───── Information shown ─────

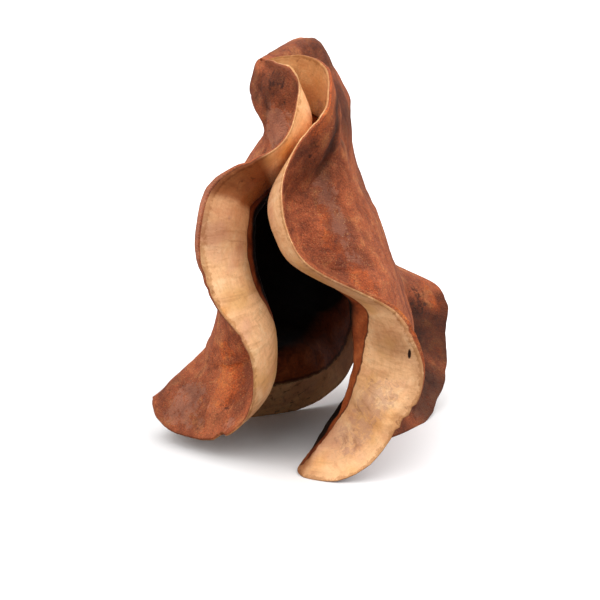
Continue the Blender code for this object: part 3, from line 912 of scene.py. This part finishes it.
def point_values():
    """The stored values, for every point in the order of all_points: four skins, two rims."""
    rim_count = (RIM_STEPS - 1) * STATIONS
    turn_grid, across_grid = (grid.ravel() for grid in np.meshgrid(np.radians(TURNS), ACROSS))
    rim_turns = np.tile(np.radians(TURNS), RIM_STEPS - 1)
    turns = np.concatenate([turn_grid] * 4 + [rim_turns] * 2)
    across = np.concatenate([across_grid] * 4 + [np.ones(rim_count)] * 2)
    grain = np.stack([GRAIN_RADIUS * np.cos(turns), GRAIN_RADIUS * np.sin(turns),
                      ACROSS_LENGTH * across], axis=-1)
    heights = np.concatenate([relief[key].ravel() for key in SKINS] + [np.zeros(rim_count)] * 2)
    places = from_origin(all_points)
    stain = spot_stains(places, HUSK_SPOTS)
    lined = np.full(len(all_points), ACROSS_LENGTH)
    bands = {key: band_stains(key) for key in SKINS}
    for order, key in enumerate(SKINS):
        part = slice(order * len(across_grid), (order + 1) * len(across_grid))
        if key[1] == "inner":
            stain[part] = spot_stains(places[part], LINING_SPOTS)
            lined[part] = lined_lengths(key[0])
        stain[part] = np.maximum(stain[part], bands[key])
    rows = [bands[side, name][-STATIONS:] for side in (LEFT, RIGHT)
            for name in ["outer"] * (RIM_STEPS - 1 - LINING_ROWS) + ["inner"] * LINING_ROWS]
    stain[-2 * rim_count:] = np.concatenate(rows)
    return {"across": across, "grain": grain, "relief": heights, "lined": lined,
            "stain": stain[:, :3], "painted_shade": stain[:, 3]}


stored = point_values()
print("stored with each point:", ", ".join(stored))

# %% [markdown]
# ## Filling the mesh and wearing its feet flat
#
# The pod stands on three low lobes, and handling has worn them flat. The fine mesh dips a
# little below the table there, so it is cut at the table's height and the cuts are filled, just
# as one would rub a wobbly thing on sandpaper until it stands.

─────

Scan the listing above. Collect all lines with the word "part".

Continue the Blender code for this object: part 3, from line 912 of scene.py. This part finishes it.
        part = slice(order * len(across_grid), (order + 1) * len(across_grid))
            stain[part] = spot_stains(places[part], LINING_SPOTS)
            lined[part] = lined_lengths(key[0])
        stain[part] = np.maximum(stain[part], bands[key])